When he was healthy, he was electric. But his career was a constant game of will-he-won’t-he with both his control and his body.
24. Brandon Morrow

He could strike out the side or walk the bases loaded, and sometimes both in the same inning. Morrow’s stuff was always better than his results.
23. A.J. Burnett

You never knew if you were getting dominant A.J. or the guy giving up five runs in two innings. He made every fan feel like they were on a roller coaster without a seatbelt.
22. Ubaldo Jiménez

That 2010 run was legendary, and then it was just chaos after that. He had filthy movement but absolutely no idea where it was going half the time.
21. Matt Moore

Moore flashed ace potential early in his career but never found a way to sustain it. His outings always felt like flipping a coin.
20. Daniel Cabrera

He had the frame and velocity to scare hitters, but command was optional. Every five days was an adventure, and not the fun kind.
19. Edwin Jackson

He’s pitched for basically every MLB team and was a mystery with all of them. One game: shutout.
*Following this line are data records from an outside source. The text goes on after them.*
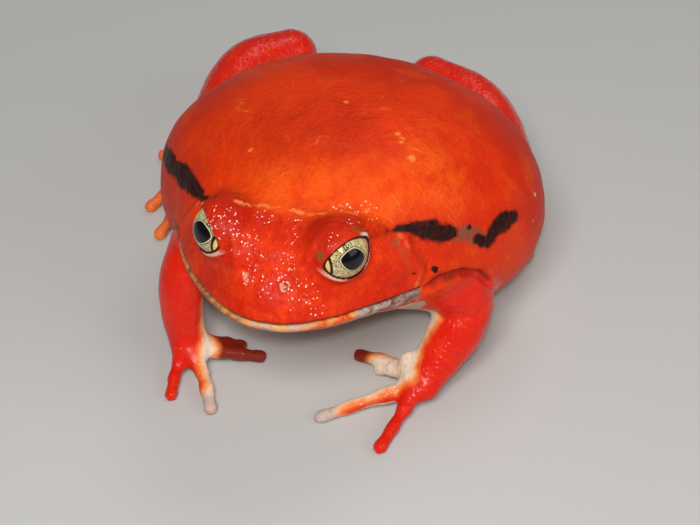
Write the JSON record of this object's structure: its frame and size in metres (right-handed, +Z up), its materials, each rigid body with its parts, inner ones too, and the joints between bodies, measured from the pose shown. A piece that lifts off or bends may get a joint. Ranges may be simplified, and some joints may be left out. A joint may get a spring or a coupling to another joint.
{
  "type": "tomato frog",
  "caption": "Stout tomato frog sitting with its head raised, arms spread ahead and hind legs folded at its sides; a still, life-size model.",
  "frame": {"origin": "centre of the small flat under the belly, on the floor", "axes": "+Z up, -Y ahead of the snout, +X to the frog's left"},
  "size_m": [0.0865, 0.096, 0.0476],
  "materials": {
    "back_skin": "stands for moist, finely granular orange-red skin of the back and flanks",
    "head_skin": "stands for moist, redder skin of the head with fine pale granules",
    "jaw_skin": "stands for the paler yellow-orange skin of the lower lip and throat",
    "limb_skin": "stands for wet, bright red skin of the arms and legs",
    "iris": "stands for the polished, clear-coated eye with a silvery gold iris"
  },
  "bodies": {
    "root": {"torso": "back_skin", "head": "head_skin", "lower_jaw": "jaw_skin", "eye_left": "iris", "eye_right": "iris", "upper_arm_left": "limb_skin", "upper_arm_right": "limb_skin", "forearm_left": "limb_skin", "forearm_right": "limb_skin", "hand_left": "limb_skin", "hand_right": "limb_skin", "thigh_left": "limb_skin", "thigh_right": "limb_skin", "shank_left": "limb_skin", "shank_right": "limb_skin", "foot_left": "limb_skin", "foot_right": "limb_skin"}
  },
  "joints": []
}
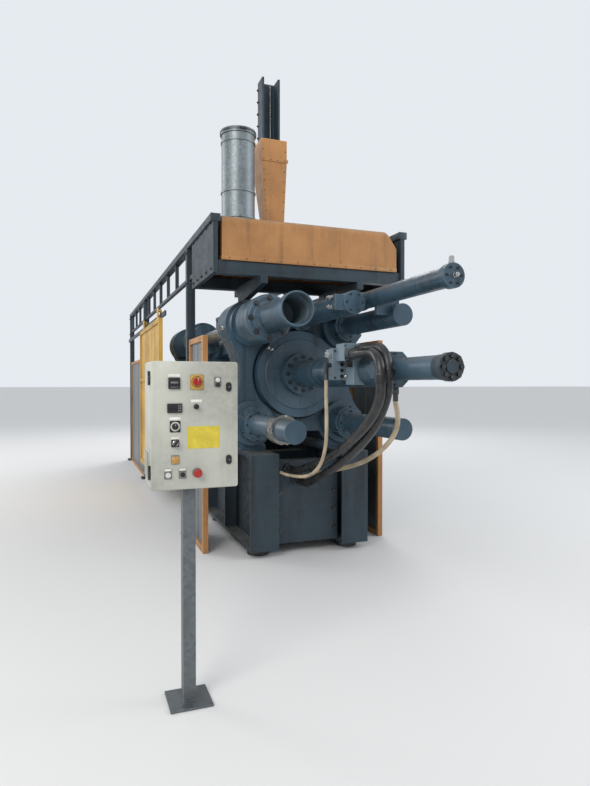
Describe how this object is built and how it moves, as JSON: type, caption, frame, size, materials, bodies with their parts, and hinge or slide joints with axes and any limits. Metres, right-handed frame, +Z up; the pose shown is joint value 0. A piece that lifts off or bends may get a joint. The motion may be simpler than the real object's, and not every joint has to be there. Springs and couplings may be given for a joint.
{
  "type": "die casting machine",
  "caption": "Horizontal cold chamber die casting machine with toggle clamp, closing cylinder, shot end, orange hood, sliding guard door and a control box on a post.",
  "frame": {"origin": "underside of the middle levelling foot, on the floor below the closing axis at the middle of the machine's length", "axes": "+Z up; +Y along the closing axis from the closing cylinder to the shot end; +X to the right seen from the closing cylinder"},
  "size_m": [2.565, 9.6203, 4.29],
  "materials": {
    "machine_paint": "petrol blue machine enamel, greasy, semi-gloss",
    "bed_paint": "darker petrol blue enamel, dull with oil and dust",
    "pale_paint": "lighter blue-grey enamel, semi-gloss",
    "bare_steel": "ground steel with a thin oil film",
    "black_hose": "black hydraulic hose, satin",
    "pale_hose": "yellowish grey hose, dull",
    "orange_paint": "muted orange enamel on sheet metal, dusty",
    "yellow_paint": "warm yellow enamel, worn",
    "galvanised": "galvanised sheet, dull grey",
    "box_paint": "light grey powder coat",
    "black_plastic": "black moulded instruments and knobs, satin",
    "red_plastic": "red moulded plastic"
  },
  "bodies": {
    "machine": {"bed_beam_left": "bed_paint", "bed_beam_right": "bed_paint", "bed_cross_members": "bed_paint", "levelling_feet": "bare_steel", "rear_platen": "machine_paint", "moving_platen": "machine_paint", "fixed_platen": "machine_paint", "tie_bars": "bare_steel", "tie_bar_nuts": "bare_steel", "bar_covers": "pale_paint", "bar_puller": "machine_paint", "closing_cylinder": "machine_paint", "cylinder_tail": "pale_paint", "upper_cylinder": "machine_paint", "side_cylinder": "machine_paint", "valve_block": "pale_paint", "port_block": "bed_paint", "closing_rod": "bare_steel", "crosshead": "bed_paint", "rear_links": "machine_paint", "front_links": "machine_paint", "short_links": "machine_paint", "toggle_pins": "bare_steel", "ejector_cylinder": "pale_paint", "hose_fittings": "bed_paint", "hose_outer": "black_hose", "hose_inner": "black_hose", "hose_pale_left": "pale_hose", "hose_pale_right": "pale_hose", "top_hood": "orange_paint", "hood_frame": "bed_paint", "duct_spigot": "galvanised", "lift_column": "orange_paint", "lift_mast": "bed_paint", "rail_left": "bed_paint", "rail_right": "bed_paint", "guard_frames": "orange_paint", "guard_sheets": "galvanised", "shot_frame": "machine_paint", "shot_cylinder": "machine_paint", "shot_sleeve": "bare_steel", "shot_rod": "bare_steel", "accumulators": "pale_paint", "oil_tank": "bed_paint", "pump_motor": "pale_paint", "control_post": "galvanised", "control_box": "box_paint"},
    "sliding_door": {"guard_door": "yellow_paint"},
    "box_door": {"control_door": "box_paint", "door_controls": "black_plastic"},
    "switch": {"main_switch": "red_plastic"},
    "stop": {"stop_button": "red_plastic"}
  },
  "joints": [
    {"name": "guard_door_slide", "type": "slide", "parent": "machine", "child": "sliding_door", "axis": [0, 1, 0], "range_m": [0, 2]},
    {"name": "box_door_hinge", "type": "hinge", "parent": "machine", "child": "box_door", "pos_m": [-1.645, -4.795, 1.313], "axis": [0, 0, -1], "range_deg": [0, 110]},
    {"name": "switch_turn", "type": "hinge", "parent": "box_door", "child": "switch", "pos_m": [-1.429, -4.817, 1.514], "axis": [0, -1, 0], "range_deg": [0, 90]},
    {"name": "stop_press", "type": "slide", "parent": "box_door", "child": "stop", "axis": [0, 1, 0], "range_m": [0, 0.004]}
  ]
}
Next game: batting practice.
18. Jonathan Sánchez

He threw a no-hitter and somehow still never inspired much confidence. Walks were always lurking around the corner.
17. Phil Hughes

There were flashes of brilliance, especially with the Yankees and Twins. But the inconsistency was as much a part of his legacy as the strikeouts.
16. José Quintana

Some months he looks like a mid-rotation gem, other months like a DFA candidate. You could never quite figure out who he really was.
15. Ricky Nolasco

Nolasco always had the stuff, but something never quite clicked. He’d look dominant for four innings, then unravel in the fifth.
14. Jake Odorizzi

He could get on a hot streak, then just as easily lose his groove. You always felt like you were waiting for the other shoe to drop.
13. Jeff Samardzija

The talent was always there, but consistency wasn’t. One week, he’s striking out 10, the next, he’s giving up bombs to the bottom of the lineup.
12. J.A. Happ

Happ could string together a month of excellence… and then completely fall apart. He was baseball’s version of a magic trick gone wrong.
11. Wandy Rodríguez

He’d mow down a lineup one night and then couldn’t find the zone the next. There was no predicting which version you’d get.
10. Ian Kennedy

Started as a future ace, turned into a reliever, then back again. The inconsistency spanned roles, teams, and seasons.
9. Mike Pelfrey

Pelfrey had the sinker, the frame, and the pedigree—just not the results. Watching him pitch was like watching Jenga with the bases loaded.
8. Ervin Santana

He could toss a complete-game shutout or give up four homers in two innings. And sometimes he did both in the same week.
7. Vince Velasquez

He had outings where he’d strike out 12 and look unhittable. But it always felt like a house of cards waiting to collapse.
6. Dillon Gee

Gee had moments where he looked like a future rotation staple. And then he’d completely lose the zone and unravel without warning.
5. Tyler Chatwood

Great velocity and movement, but his control was maddening. He could walk the park even when his stuff was working.
4. Joe Blanton

He was a postseason hero one year and a liability the next. His career was a masterclass in being perfectly unpredictable.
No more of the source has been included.